Bev Traynor responded with Time to get behind, where she said,
• Knowledge sharing and learning has imposed high expectations on what you have to produce for other people. We look for places to chill out and produce nothing.
• Work taking place behind closed doors is appreciated for reducing the “noise” level on the internet.
• Tools are only a small part of the story and their effectiveness is the way they can be synched with tiny human foibles.
• There is too much information about. Thinking twice about distributing information freely and unthinkingly is a mark of good practice and consideration.
• It is a challenge to find out what those people who don’t have time to publish are saying are doing and becoming.
• Thinking quietly alone is a luxury and sought after.
Eva Schiffer from Net-Map Toolbox commented
Maybe I have worked in the agric sector for too long but I have come to think of initiating change in agricultural metaphors of planting, watering, weeding and harvesting and start to understand (at least in theory, alas) that you can’t make anything grow faster by pulling at its leaves…
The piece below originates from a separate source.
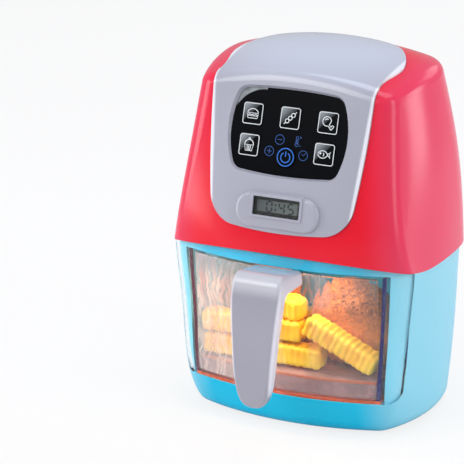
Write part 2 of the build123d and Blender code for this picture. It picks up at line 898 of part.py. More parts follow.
with BuildPart() as control_fascia:
    add(upper_form(fascia_proud))
    add(fascia_zone(clearance), mode=Mode.INTERSECT)
    add(fascia_seat, mode=Mode.SUBTRACT)
    add(display_boss())
    extrude(panel_sketch(0, 0), amount=panel_cut_reach, taper=-panel_bevel, mode=Mode.SUBTRACT)
    add(board_bosses())
    add(hood_ledge(), mode=Mode.SUBTRACT)
    extrude(panel_sketch(0, panel_margin + clearance), amount=-board_front, mode=Mode.SUBTRACT)
    with BuildSketch(panel_plane.offset(-board_front)):
        with Locations(*boss_points):
            Circle(small_screw_radius + screw_clearance)
    extrude(amount=board_screw_length, mode=Mode.SUBTRACT)
    with BuildSketch(lcd_plane.offset(-lcd_sink)):
        RectangleRounded(lcd_width, lcd_tall, lcd_glass_corner)
    extrude(amount=display_boss_depth, mode=Mode.SUBTRACT)
    with BuildSketch(lcd_plane.offset(-display_boss_depth)):
        RectangleRounded(lcd_width + 2 * (lcd_lens_margin + clearance),
                         lcd_tall + 2 * (lcd_lens_margin + clearance), lcd_glass_corner)
    extrude(amount=display_boss_depth - lcd_sink, mode=Mode.SUBTRACT)
export(control_fascia, "control_fascia")

with BuildPart() as lcd_lens:
    with BuildSketch(lcd_plane.offset(-lens_back)):
        RectangleRounded(lcd_width + 2 * lcd_lens_margin, lcd_tall + 2 * lcd_lens_margin,
                         lcd_glass_corner)
    extrude(amount=lcd_lens_thickness)
export(lcd_lens, "lcd_lens")

with BuildPart() as lcd_module:
    with BuildSketch(lcd_plane.offset(-module_back)):
        Rectangle(lcd_width + 2 * lcd_lens_margin, lcd_tall + 2 * lcd_lens_margin)
    extrude(amount=lcd_module_thickness)
export(lcd_module, "lcd_module")

# Key panel, its keys, and the mat and board behind it
square_keys = {
    "key_upper_left": (-key_pitch, 0),
    "key_upper_middle": (0, 0),
    "key_upper_right": (key_pitch, 0),
    "key_lower_left": (-key_pitch, -key_row_drop),
    "key_lower_right": (key_pitch, -key_row_drop),
}

with BuildPart() as key_panel:
    extrude(panel_sketch(0, panel_margin), amount=-panel_thickness)
    with BuildSketch(panel_plane):
        with Locations(*square_keys.values()):
            RectangleRounded(key_size + 2 * clearance, key_size + 2 * clearance,
                             key_corner + clearance)
        with Locations((0, -power_drop)):
            Circle(power_radius + clearance)
    extrude(amount=-panel_thickness, mode=Mode.SUBTRACT)
export(key_panel, "key_panel")


def square_key(place):
    """A square key cap with a rounded face and a flange that keeps it in the panel."""
    with BuildPart() as key:
        with BuildSketch(panel_plane.offset(-key_back)):
            with Locations(place):
                RectangleRounded(key_size + 2 * key_flange, key_size + 2 * key_flange,
                                 key_corner + key_flange)
        extrude(amount=key_flange_thickness)
        with BuildSketch(panel_plane.offset(-key_back + key_flange_thickness)):
            with Locations(place):
                RectangleRounded(key_size, key_size, key_corner)
        extrude(amount=panel_thickness + clearance + key_proud)
        face = key.faces().sort_by(Axis(panel_plane.origin, panel_plane.z_dir))[-1]
        fillet(face.edges(), key_edge)
    return key


for name, place in square_keys.items():
    export(square_key(place), name)

with BuildPart() as power_key:
    with BuildSketch(panel_plane.offset(-key_back)):
        with Locations((0, -power_drop)):
            Circle(power_radius + key_flange)
    extrude(amount=key_flange_thickness)
    with BuildSketch(panel_plane.offset(-key_back + key_flange_thickness)):
        with Locations((0, -power_drop)):
            Circle(power_radius)
    extrude(amount=panel_thickness + clearance + key_proud)
    face = power_key.faces().sort_by(Axis(panel_plane.origin, panel_plane.z_dir))[-1]
    fillet(face.edges(), key_edge)
export(power_key, "power_key")

board_middle = (panel_top - panel_bottom) / 2
board_tall = panel_top + panel_bottom
with BuildPart() as keypad_mat:
    with BuildSketch(panel_plane.offset(-board_front)):
        with Locations((0, board_middle)):
            RectangleRounded(2 * (board_boss_lower_x - board_boss_radius - clearance),
                             board_tall, panel_corner)
    extrude(amount=mat_thickness)
export(keypad_mat, "keypad_mat")

with BuildPart() as circuit_board:
    with BuildSketch(panel_plane.offset(-board_front)):
        with Locations((0, board_middle)):
            Rectangle(2 * board_half_width, board_tall)
        with Locations(*boss_points):
            Circle(small_screw_radius + screw_clearance, mode=Mode.SUBTRACT)
    extrude(amount=-board_thickness)
    with BuildSketch(panel_plane.offset(-board_front - board_thickness)):
        with Locations(*chip_places):
            Rectangle(*chip_size)
    extrude(amount=-chip_height)
export(circuit_board, "circuit_board")

with BuildPart() as board_screws:
    with Locations(*[panel_plane.offset(-board_front - board_thickness).location
                     * Location((x, y, -small_head_height)) for x, y in boss_points]):
        add(screw(0, board_screw_length + board_thickness - clearance,
                  small_screw_radius, small_head_radius, small_head_height))
export(board_screws, "board_screws")

# Drawer: clear window and bin, handle and crisper rack


def bin_form(grow, low, high):
    """The bin's tapering form between two heights, grown by grow and open at the front."""
    with BuildPart() as form:
        levels = []
        for height in (low, high):
            rise = (height - bin_low) / (bin_top - bin_low)
            half = bin_half_bottom + (bin_half_top - bin_half_bottom) * rise + grow
            back = bin_back - bin_draft * (1 - rise) + grow
            with BuildSketch(Plane.XY.offset(height)) as level:
                with Locations((0, back)):
                    Rectangle(2 * half, body_depth, align=(Align.CENTER, Align.MAX))
                fillet(level.vertices().group_by(Axis.Y)[-1], bin_corner + grow)
            levels.append(level.sketch)
        loft(levels)
    return form.part


handle_screw_height = seam_height - handle_screw_drop
handle_screw_points = [(-handle_screw_x, handle_screw_height), (handle_screw_x, handle_screw_height)]
with BuildPart() as drawer_window:
    add(base_outer)
    add(window_zone(0), mode=Mode.INTERSECT)
    add(base_form(-window_thickness), mode=Mode.SUBTRACT)
    add(under_seam(clearance), mode=Mode.INTERSECT)
    with BuildSketch(front_plane(window_edge_y)):
        with Locations(*handle_screw_points):
            Circle(screw_radius + screw_clearance)
    extrude(amount=form_reach, mode=Mode.SUBTRACT)
export(drawer_window, "drawer_window")

with BuildPart() as drawer_bin:
    add(bin_form(0, bin_low, bin_top))
    add(bin_form(-bin_wall, bin_floor, bin_top + bin_wall), mode=Mode.SUBTRACT)
    add(base_form(-window_thickness), mode=Mode.INTERSECT)
export(drawer_bin, "drawer_bin")

with BuildPart() as crisper_rack:
    add(bin_form(-bin_wall - rack_side_gap, bin_floor, rack_top))
    add(base_form(-window_thickness - rack_front_gap), mode=Mode.INTERSECT)
    fillet(crisper_rack.faces().sort_by(Axis.Z)[-1].edges(), rack_wall)


def rack_room():
    """The room under the rack's plate, inside its skirt."""
    with BuildPart() as room:
        add(bin_form(-bin_wall - rack_side_gap - rack_wall, bin_floor - rack_wall, rack_top - rack_wall))
        add(base_form(-window_thickness - rack_front_gap - rack_wall), mode=Mode.INTERSECT)
    return room.part


with crisper_rack:
    add(rack_room(), mode=Mode.SUBTRACT)
    with BuildSketch(Plane.XY.offset(bin_floor)):
        with Locations((0, bin_back - rack_hole_inset)):
            with GridLocations(rack_pitch, rack_pitch, rack_columns, rack_rows):
                Circle(rack_hole / 2)
    extrude(amount=2 * rack_height, mode=Mode.SUBTRACT)
export(crisper_rack, "crisper_rack")

handle_inner_y = y_handle + handle_thickness
handle_top_height = seam_height + handle_top_rise
handle_root_top = seam_height + handle_root_rise
handle_root_bottom = seam_height - handle_root_drop
handle_low = handle_tip_height - handle_margin
with BuildPart() as drawer_handle:
    with BuildSketch(Plane.YZ.offset(-handle_half_top - handle_margin)) as side:
        with BuildLine():
            ThreePointArc((y_handle + handle_lean_top, handle_top_height),
                          (y_handle + handle_lean_mid, handle_mid_height),
                          (y_handle + handle_lean_tip, handle_low))
            Line((y_handle + handle_lean_tip, handle_low),
                 (handle_inner_y + handle_lean_tip, handle_low))
            ThreePointArc((handle_inner_y + handle_lean_tip, handle_low),
                          (handle_inner_y + handle_lean_mid, handle_mid_height),
                          (handle_inner_y + handle_lean_root, handle_root_bottom))
            Polyline((handle_inner_y + handle_lean_root, handle_root_bottom),
                     (window_edge_y, handle_root_bottom),
                     (window_edge_y, handle_root_top - handle_root_lip),
                     (y_front, handle_root_top),
                     (y_handle + handle_lean_top, handle_top_height))
        make_face()
        fillet(side.vertices().group_by(Axis.Y)[-1], handle_shoulder)
        crook = side.vertices().filter_by(lambda v: abs(v.Y - handle_root_bottom) < 0.01)
        fillet(crook.sort_by(Axis.X)[0], handle_crook)
    extrude(amount=2 * (handle_half_top + handle_margin))
    with BuildSketch(front_plane(y_front)) as outline:
        with BuildLine():
            Spline((handle_half_crown, seam_height + handle_crown_rise),
                   (handle_half_top, handle_root_bottom),
                   (handle_half_waist, handle_waist_height),
                   (handle_half_calf, handle_calf_height),
                   (handle_half_toe, handle_toe_height),
                   (0, handle_tip_height), tangents=((0.1, -1), (-1, 0)))
            mirror(about=Plane.YZ)
            Line((-handle_half_crown, seam_height + handle_crown_rise),
                 (handle_half_crown, seam_height + handle_crown_rise))
        make_face()
        fillet(outline.vertices().group_by(Axis.Y)[-1], handle_corner)
    extrude(amount=form_reach, both=True, mode=Mode.INTERSECT)
    fillet(drawer_handle.edges().filter_by(lambda e: e.center().Y < y_front - handle_edge_start),
           handle_edge)
    add(base_outer, mode=Mode.SUBTRACT)
    with BuildSketch(front_plane(window_edge_y)):
        with Locations(*handle_screw_points):
            Circle(screw_radius + screw_clearance)
    extrude(amount=window_wrap + handle_screw_bite, mode=Mode.SUBTRACT)
export(drawer_handle, "drawer_handle")

window_inner_y = y_front + base_stations[-1].front + window_thickness + handle_screw_seat
with BuildPart() as handle_screws:
    for x, z in handle_screw_points:
        with Locations(Location((x, window_inner_y, z), (90, 0, 0))):
            add(screw(-screw_head_height, handle_screw_length, screw_radius, screw_head_radius,
                      screw_head_height))
export(handle_screws, "handle_screws")

# Play food: crinkle-cut fries and two breaded pieces


@dataclass(frozen=True)
class Fry:
    """One fry: its node, where the middle of its length is (to the side, back from the toy's
    front, and up), its length, and how it turns and leans."""
    name: str
    place: tuple
    length: float
    turn: float = 0.0
    lean: float = 0.0


fry_half = fry_thickness / 2 + fry_ripple
layer = [rack_top + clearance + fry_half + step * (2 * fry_half + clearance) for step in range(3)]
fries = [
    Fry("fry_front_low", (-19.0, 24.0, layer[0]), 82.0),
    Fry("fry_front_high", (-27.0, 24.6, layer[1]), 68.0, 2.0),
    Fry("fry_top", (-17.0, 31.0, layer[2]), 48.0, -10.0),
    Fry("fry_leaning", (34.6, 24.6, layer[0] + 11.2), 52.0, 0.0, -25.0),
    Fry("fry_back", (-4.0, 88.0, layer[0]), 70.0, 8.0),
]


def fry_solid(fry):
    """A crinkle-cut stick: rippled above and below, flat at its sides."""
    turn = radians(fry.turn)
    lean = radians(fry.lean)
    along = (cos(turn) * cos(lean), sin(turn) * cos(lean), sin(lean))
    across = (sin(turn), -cos(turn), 0)
    x, setback, height = fry.place
    plane = Plane(origin=(x, y_front + setback, height), x_dir=along, z_dir=across)
    ripples = 2 * round(fry.length / fry_pitch)
    step = fry.length / ripples
    crest = [(-fry.length / 2 + place * step, fry_thickness / 2 + fry_ripple * (-1) ** place)
             for place in range(ripples + 1)]
    with BuildPart() as stick:
        with BuildSketch(plane):
            with BuildLine():
                Spline(*crest)
                Line(crest[-1], (crest[-1][0], -crest[-1][1]))
                Spline(*[(x, -y) for x, y in reversed(crest)])
                Line((crest[0][0], -crest[0][1]), crest[0])
            make_face()
        extrude(amount=fry_thickness / 2, both=True)
    return stick


for fry in fries:
    export(fry_solid(fry), fry.name)

# How a breaded piece swells: pairs of a share of its height and a share of its half width
plump_profile = ((0.0, 0.61), (0.1, 0.92), (0.42, 1.0), (0.74, 0.87), (0.93, 0.53), (1.0, 0.19))


def breaded_piece(x, setback, height, half_length, half_width, lean):
    """A plump breaded piece, lofted through rounded levels that lean to one side."""
    with BuildPart() as piece:
        outlines = []
        for rise, swell in plump_profile:
            with BuildSketch(Plane.XY.offset(rack_top + clearance + rise * height)) as outline:
                with Locations((x + rise * lean, y_front + setback + rise * abs(lean))):
                    Ellipse(swell * half_length, swell * half_width)
            outlines.append(outline.sketch)
        loft(outlines)
    return piece


food_height = bin_top - rack_top - food_headroom
export(breaded_piece(36.0, 50.0, food_height, 26.0, 17.0, -3.0), "chicken_right")
export(breaded_piece(-34.0, 58.0, food_height - 4.0, 25.0, 17.0, 1.0), "chicken_left")
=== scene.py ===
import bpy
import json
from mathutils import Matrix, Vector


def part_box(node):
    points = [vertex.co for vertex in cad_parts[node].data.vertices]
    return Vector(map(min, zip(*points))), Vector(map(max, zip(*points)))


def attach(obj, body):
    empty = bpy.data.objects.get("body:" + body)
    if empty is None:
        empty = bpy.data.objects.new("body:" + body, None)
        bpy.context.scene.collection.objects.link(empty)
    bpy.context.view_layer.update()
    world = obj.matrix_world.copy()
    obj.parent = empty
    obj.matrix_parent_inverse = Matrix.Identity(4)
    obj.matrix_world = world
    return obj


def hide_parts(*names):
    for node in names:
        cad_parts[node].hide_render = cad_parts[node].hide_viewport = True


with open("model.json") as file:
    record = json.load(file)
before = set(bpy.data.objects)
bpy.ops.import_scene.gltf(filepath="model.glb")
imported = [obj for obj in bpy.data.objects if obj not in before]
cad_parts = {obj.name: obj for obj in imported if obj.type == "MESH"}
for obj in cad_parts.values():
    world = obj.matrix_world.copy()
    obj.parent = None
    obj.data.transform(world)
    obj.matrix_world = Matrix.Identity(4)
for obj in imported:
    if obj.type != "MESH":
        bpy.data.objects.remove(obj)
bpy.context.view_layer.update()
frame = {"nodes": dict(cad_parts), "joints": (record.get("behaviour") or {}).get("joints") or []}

import json
import logging
import math
from dataclasses import dataclass, field
from enum import Enum

import bmesh
import bpy
import numpy as np
from mathutils import Matrix, Vector, noise
from mathutils.bvhtree import BVHTree

MM = 0.001
LEVELS = 255.0
FINE_GRAIN = 2600.0
CLOUDS = 40.0
TOUCHING = 1e-6
log = logging.getLogger("toy_air_fryer")

Colour = tuple[float, float, float]
Stroke = list[tuple[float, float]]
Socket = bpy.types.NodeSocket
Material = bpy.types.Material
Mesh = bpy.types.Mesh
WHITE: Colour = (255, 255, 255)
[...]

LaDonna Coy from Technology in Prevention also commented, saying,
I find these days, the more I am working with technology in communities, the more difficult it is for me to put some things ahead of others in a linear way. More often than not there is significant looping back to inform actions more clearly and yet it would appear to an observer that looping back is wasted time. Your post and several of the comments make me think that maybe sometimes slowing down and looping back or standing still is exactly what we need to do. Maybe we ask a different question, maybe the slow motion helps us to get new people connected and engaged and maybe we need to experience and recognize the pattern.
Nancy White created a wiki at Slow Community after she saw the reactions to her blog post, and—of course—gave the idea some slow thought.
At Rituals for Healthy Living, blogger Amy Lenzo wrote A Beauty Walk Each Morning, where she tells us,
I commit to taking a beauty walk each morning, no matter how short, and most importantly I do NOT open ANY email, or even my computer, in the morning until I have at least stepped outside and taken several breaths of fresh air. That’s the bare minimum, but more usually it is a half hour to an hour and a half walk where I notice all the beauty around me and greet it with gratitude and awe.
More Resources:
Carl Honore wrote a book called In Praise of Slowness. You Tube has a video of his talk at the TED conference.
The site Slow Movement is devoted entirely to slowing down. The site says,
This website tells us how. It is gives examples of ways to live slow and be part of the slow movement. It points out the areas of our life that have become disconnected.